Photshop ist natürlich keine ausrede um schlecht fotografieren zu können. Doch die Bildbearbeitung darf auch bei einem guten Foto nicht fehlen. Jedes meiner Bilder ist bearbeitet und sei es nur flüchtig in Lightroom.
Manche Bilder, wie eben Composings, kommen um eine intensive Photoshopbearbeitung nicht herum.
Jedoch verbringe ich auch deutlich weniger Zeit damit bis in die kleinste Hautpore zu retuscheiren.
Es kommt eben darauf an was man erreichen möchte und für wen das Bild ist.
Ich habe jedoch für mich gelernt, dass eine Stundenlange hautretusche für ein Bild das nur auf Facebook landet einfach verschwendete Mühe ist.
Hi Matthias!
Du triffst den Nagel auf den Kopf bzw. spiegelst meine Meinung wieder! Am Ende kommt es immer darauf an, wo und bei wem das Foto landet.
Gruß,
Markus
Ich kann deine Gedankenzüge voll und ganz nachvollziehen.

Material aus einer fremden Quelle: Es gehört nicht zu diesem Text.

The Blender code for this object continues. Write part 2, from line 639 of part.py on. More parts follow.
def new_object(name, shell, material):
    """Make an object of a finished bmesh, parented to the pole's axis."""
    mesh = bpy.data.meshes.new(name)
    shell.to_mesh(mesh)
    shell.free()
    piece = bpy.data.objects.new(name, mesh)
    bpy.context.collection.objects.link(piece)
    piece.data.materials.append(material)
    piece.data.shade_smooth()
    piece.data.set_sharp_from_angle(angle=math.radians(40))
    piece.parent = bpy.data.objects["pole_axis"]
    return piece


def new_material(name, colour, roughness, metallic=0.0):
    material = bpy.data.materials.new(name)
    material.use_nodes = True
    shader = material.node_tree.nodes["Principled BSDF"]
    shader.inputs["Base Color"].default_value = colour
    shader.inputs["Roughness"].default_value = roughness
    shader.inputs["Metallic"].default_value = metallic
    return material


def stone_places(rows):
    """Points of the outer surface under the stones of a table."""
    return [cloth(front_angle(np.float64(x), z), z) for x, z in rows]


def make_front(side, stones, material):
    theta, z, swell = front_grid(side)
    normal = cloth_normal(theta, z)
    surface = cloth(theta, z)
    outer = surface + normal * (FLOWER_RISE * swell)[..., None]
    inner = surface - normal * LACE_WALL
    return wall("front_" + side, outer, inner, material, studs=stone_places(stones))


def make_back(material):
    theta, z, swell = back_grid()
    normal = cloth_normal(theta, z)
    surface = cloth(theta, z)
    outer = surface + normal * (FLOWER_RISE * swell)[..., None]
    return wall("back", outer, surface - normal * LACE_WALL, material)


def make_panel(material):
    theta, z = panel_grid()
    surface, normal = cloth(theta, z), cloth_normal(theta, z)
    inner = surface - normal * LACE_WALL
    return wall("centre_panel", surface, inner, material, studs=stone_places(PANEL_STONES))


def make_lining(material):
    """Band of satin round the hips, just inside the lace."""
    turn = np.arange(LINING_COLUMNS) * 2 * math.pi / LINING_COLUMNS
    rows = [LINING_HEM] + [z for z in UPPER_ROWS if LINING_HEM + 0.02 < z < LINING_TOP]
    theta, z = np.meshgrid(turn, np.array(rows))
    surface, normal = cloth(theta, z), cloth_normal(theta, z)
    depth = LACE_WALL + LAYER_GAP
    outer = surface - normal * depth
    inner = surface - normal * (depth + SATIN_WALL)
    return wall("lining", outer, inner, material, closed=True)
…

Nach Jahren der Digitalfotografie habe ich mich letztes Jahr wieder der analogen Welt zugewandt, die ich vor Jahren schon einmal für mich entdeckt habe.
Gerade der reale Moment, den man so einfangen kann, wie du so schön beschreibst, hat mich dabei so gereizt.
Nichtsdestotrotz finde ich die Bearbeitung digitaler Fotos toll. Hierfür nutze auch ich gerne einen Analoglook. Und genau das ist glaube ich auch der Grund, warum Apps wie VSCO so erfolgreich sind. Die Menschen wollen weg vom digitalen Einheitsbrei.
Ich werde mich auch auf meinem Blog hierzu in einem Post widmen.
Hi Jonas!
Genau, solche Apps wie VSCO und auch die Lightroom Presets sind aktuell ziemlich beliebt. Die ersten fangen deßhalb aber auch schon wieder an zu sagen, dass alle nur noch das „gleiche“ machen. Ich finde den Trend hin zum analogen aber wesentlich schöner als z.B. die HDR Phase, die bis vor ein paar Jahren noch aktuell war.